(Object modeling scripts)
---+---

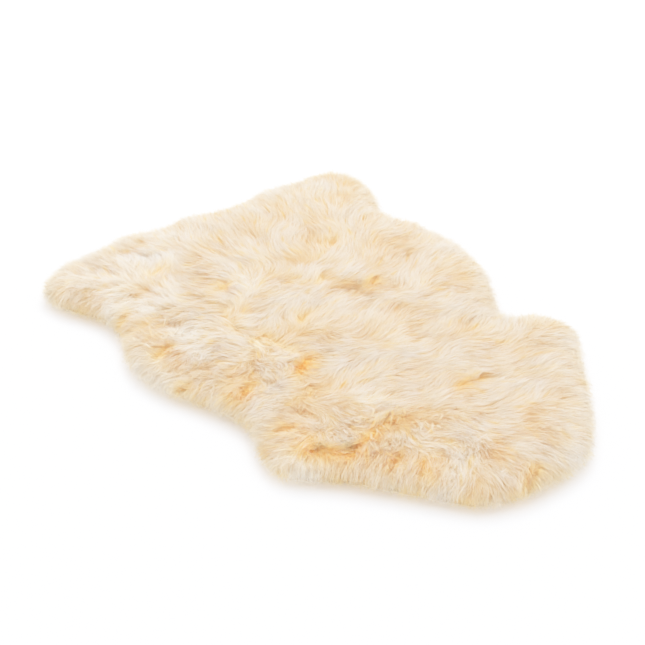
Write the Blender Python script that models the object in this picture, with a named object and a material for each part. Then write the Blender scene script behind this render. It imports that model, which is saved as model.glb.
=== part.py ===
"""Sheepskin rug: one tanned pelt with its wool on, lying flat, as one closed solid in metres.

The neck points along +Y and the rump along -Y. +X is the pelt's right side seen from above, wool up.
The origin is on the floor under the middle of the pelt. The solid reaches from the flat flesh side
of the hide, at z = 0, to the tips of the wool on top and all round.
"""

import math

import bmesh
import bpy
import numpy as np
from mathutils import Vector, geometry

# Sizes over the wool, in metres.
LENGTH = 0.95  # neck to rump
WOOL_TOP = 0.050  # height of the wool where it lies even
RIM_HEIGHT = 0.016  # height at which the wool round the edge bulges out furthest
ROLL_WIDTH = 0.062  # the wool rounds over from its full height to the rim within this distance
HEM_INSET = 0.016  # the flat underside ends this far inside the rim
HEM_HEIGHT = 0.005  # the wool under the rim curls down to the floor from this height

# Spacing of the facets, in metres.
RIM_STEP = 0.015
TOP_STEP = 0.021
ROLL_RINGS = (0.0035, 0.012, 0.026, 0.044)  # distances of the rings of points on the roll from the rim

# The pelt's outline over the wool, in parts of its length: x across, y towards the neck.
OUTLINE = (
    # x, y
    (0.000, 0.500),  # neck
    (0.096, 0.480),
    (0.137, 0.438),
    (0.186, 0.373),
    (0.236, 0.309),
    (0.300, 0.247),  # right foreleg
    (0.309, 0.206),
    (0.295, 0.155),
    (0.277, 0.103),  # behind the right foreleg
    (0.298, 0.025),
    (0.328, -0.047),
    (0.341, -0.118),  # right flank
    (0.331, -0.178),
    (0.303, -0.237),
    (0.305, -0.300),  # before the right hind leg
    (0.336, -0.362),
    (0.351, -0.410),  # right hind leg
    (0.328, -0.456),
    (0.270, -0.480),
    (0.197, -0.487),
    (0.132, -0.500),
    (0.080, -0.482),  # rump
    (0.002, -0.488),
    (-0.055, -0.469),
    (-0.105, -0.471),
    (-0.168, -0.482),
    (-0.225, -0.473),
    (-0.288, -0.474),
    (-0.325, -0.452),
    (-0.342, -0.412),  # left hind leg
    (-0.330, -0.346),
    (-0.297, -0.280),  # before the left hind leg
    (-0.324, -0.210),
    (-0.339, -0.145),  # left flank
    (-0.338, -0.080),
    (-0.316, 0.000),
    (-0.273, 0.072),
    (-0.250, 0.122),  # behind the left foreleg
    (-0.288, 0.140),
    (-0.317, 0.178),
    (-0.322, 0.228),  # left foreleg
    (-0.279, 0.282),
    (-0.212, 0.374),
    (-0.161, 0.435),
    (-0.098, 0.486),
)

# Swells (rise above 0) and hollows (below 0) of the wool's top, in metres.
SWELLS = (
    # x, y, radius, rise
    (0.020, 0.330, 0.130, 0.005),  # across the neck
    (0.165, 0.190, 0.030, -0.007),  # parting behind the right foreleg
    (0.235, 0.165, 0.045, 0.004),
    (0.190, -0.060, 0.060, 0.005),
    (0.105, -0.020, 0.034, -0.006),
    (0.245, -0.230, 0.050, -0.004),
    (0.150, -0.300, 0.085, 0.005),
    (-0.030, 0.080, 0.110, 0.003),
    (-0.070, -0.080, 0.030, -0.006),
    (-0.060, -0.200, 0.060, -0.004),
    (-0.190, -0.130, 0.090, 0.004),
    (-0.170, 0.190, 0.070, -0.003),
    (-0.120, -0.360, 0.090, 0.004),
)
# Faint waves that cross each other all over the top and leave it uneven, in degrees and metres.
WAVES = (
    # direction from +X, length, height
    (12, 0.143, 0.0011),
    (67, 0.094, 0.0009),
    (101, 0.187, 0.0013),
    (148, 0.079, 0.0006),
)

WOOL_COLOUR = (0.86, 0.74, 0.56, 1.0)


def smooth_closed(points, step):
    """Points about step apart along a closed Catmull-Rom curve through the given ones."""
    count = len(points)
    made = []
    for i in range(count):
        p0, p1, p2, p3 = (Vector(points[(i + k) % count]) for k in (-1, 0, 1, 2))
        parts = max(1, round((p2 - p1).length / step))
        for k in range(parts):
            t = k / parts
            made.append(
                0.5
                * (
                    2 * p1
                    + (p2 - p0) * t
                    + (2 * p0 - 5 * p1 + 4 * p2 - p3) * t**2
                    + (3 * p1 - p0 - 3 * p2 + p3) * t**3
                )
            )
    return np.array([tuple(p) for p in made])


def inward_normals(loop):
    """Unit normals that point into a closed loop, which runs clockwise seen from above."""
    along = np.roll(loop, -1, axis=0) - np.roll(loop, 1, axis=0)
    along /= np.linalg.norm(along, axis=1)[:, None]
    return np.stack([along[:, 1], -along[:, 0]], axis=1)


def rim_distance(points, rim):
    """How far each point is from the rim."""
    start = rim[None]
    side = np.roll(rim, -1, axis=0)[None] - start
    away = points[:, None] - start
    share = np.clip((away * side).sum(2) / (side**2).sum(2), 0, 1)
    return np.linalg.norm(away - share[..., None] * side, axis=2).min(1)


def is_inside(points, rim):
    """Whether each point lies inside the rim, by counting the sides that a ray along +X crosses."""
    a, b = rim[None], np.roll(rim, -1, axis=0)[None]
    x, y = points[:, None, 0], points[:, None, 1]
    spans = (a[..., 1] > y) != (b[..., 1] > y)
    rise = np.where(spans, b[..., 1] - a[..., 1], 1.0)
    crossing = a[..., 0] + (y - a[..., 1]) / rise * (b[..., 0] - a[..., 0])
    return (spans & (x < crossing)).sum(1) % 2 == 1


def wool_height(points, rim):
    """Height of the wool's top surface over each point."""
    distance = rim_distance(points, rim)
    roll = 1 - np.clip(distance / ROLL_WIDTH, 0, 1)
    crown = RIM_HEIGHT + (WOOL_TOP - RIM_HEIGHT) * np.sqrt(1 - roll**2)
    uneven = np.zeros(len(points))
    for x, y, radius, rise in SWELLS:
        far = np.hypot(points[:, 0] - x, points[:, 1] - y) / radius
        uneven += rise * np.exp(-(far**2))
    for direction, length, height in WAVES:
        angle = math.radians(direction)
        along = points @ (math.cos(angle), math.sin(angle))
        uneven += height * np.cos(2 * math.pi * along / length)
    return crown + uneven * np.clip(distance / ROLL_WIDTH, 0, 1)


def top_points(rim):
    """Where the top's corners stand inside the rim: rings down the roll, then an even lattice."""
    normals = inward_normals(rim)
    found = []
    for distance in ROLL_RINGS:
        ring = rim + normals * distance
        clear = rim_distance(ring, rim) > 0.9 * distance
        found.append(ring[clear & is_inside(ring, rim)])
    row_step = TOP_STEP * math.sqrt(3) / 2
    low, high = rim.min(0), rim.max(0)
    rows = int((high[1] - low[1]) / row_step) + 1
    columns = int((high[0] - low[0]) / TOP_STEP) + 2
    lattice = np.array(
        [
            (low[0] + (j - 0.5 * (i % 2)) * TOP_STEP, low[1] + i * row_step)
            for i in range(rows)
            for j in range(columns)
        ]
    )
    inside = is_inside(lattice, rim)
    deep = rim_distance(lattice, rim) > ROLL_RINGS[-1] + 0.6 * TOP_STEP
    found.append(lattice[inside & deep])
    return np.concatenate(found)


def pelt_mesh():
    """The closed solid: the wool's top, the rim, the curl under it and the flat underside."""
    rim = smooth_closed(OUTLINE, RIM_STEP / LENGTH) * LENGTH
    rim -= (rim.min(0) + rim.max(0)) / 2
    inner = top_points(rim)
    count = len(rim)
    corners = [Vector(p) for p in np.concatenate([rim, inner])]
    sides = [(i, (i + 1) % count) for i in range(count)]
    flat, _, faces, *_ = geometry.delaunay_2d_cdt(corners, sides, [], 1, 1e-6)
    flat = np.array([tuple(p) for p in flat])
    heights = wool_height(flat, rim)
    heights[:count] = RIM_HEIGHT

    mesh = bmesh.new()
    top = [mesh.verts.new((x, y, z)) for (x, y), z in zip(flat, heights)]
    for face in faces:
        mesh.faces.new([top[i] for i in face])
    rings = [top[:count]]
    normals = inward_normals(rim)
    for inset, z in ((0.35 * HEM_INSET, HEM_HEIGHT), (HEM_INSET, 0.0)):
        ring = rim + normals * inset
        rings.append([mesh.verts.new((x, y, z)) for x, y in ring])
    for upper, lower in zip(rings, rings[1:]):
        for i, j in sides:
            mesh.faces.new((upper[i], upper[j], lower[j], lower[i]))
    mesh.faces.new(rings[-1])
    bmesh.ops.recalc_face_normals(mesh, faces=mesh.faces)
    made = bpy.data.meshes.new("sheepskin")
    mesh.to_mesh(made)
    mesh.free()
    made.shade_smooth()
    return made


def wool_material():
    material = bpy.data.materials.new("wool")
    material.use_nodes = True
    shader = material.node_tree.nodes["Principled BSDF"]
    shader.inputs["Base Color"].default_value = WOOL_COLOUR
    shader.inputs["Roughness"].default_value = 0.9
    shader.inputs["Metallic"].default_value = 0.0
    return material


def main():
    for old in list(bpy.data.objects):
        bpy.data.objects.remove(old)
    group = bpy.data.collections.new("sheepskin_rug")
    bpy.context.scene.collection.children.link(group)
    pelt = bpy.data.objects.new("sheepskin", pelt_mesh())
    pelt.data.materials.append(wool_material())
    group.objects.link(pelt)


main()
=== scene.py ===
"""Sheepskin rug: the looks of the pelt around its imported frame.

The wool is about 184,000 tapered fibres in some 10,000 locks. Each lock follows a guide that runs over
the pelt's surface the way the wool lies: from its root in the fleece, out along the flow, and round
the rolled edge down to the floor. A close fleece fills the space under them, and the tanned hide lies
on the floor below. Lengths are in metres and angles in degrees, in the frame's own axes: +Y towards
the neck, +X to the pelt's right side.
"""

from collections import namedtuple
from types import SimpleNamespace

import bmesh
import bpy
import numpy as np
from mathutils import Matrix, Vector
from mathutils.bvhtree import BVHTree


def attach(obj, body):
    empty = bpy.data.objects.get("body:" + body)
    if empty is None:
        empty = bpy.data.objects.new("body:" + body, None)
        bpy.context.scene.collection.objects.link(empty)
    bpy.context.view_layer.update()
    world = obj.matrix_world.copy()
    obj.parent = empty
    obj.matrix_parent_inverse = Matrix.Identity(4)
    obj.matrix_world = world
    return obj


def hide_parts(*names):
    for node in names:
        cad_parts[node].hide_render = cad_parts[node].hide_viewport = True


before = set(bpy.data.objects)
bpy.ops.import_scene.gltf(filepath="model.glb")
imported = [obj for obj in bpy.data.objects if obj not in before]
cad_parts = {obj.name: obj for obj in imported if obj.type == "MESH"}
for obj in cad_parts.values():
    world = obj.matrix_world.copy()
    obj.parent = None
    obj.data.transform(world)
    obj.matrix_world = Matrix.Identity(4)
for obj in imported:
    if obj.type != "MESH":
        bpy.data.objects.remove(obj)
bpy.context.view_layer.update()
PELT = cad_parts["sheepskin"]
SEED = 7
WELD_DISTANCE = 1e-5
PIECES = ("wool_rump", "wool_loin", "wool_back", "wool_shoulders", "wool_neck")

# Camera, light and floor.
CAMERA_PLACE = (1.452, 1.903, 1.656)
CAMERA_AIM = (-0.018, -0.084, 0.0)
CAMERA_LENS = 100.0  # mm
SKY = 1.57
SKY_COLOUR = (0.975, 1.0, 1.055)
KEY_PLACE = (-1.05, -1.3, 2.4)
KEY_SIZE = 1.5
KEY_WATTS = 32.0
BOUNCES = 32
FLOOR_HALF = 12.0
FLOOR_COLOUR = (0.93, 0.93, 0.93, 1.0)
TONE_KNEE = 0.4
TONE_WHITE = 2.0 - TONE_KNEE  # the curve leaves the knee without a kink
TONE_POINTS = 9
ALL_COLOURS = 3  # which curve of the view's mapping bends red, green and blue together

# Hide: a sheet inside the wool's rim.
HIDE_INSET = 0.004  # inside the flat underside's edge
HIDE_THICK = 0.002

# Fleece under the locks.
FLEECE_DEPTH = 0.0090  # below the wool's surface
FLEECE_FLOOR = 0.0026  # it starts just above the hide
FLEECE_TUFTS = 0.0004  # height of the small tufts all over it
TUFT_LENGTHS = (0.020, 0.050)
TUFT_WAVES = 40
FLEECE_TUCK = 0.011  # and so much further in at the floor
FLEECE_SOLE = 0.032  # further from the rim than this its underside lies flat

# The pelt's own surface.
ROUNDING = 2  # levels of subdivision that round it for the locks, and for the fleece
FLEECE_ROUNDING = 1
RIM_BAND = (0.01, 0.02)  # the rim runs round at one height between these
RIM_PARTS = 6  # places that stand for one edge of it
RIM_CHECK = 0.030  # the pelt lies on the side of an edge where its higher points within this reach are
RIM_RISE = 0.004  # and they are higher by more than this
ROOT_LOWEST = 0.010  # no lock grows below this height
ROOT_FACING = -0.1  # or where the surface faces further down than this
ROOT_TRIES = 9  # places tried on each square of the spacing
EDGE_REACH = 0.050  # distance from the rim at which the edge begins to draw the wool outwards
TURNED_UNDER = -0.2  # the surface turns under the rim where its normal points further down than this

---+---

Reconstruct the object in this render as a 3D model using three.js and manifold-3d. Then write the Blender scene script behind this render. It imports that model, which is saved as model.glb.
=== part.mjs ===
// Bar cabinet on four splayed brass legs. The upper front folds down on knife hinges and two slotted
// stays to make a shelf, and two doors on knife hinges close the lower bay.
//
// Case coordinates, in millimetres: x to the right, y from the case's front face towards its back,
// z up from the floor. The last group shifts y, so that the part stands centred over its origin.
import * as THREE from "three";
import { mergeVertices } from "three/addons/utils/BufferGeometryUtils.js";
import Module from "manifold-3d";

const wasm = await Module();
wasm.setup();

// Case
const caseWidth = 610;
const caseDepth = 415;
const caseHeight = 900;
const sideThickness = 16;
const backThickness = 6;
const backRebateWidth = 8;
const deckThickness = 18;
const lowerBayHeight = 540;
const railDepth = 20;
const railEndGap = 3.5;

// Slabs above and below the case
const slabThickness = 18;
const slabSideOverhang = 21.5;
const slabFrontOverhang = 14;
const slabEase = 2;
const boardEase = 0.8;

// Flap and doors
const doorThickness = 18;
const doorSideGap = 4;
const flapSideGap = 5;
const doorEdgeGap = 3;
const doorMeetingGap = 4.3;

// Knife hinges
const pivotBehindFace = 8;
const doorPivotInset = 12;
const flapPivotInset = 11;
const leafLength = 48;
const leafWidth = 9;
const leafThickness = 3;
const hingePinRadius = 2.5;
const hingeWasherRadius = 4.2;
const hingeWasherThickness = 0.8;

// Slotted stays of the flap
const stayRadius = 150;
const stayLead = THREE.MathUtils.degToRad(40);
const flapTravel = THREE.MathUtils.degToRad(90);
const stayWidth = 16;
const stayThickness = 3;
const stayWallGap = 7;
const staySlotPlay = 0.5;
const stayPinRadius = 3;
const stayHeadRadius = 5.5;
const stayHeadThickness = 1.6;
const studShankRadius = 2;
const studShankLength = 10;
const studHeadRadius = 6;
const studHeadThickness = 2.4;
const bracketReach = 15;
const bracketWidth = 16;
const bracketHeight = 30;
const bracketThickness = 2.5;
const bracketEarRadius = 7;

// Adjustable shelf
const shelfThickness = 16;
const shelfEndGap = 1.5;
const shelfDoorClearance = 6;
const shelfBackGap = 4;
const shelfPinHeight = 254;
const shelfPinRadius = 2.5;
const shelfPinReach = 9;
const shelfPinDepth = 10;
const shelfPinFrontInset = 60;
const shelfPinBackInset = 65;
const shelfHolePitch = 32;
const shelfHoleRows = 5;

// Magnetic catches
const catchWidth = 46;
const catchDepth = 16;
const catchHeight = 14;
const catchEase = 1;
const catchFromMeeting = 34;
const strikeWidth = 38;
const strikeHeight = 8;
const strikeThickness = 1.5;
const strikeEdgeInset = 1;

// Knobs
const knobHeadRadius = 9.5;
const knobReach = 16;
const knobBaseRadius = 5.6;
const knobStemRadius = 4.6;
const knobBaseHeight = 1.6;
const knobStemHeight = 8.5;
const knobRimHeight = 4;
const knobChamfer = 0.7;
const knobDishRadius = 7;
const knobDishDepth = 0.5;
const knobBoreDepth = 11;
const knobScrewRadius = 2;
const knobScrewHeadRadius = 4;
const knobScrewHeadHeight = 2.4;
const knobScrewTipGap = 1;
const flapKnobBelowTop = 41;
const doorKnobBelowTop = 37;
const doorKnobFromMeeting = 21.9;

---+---

Retype verbatim the lines that run from the line containing "return material" to the line containing "its imported frame.", both inclusive, and no others.

◆ Solution ◆
    return material


def main():
    for old in list(bpy.data.objects):
        bpy.data.objects.remove(old)
    group = bpy.data.collections.new("sheepskin_rug")
    bpy.context.scene.collection.children.link(group)
    pelt = bpy.data.objects.new("sheepskin", pelt_mesh())
    pelt.data.materials.append(wool_material())
    group.objects.link(pelt)


main()
=== scene.py ===
"""Sheepskin rug: the looks of the pelt around its imported frame.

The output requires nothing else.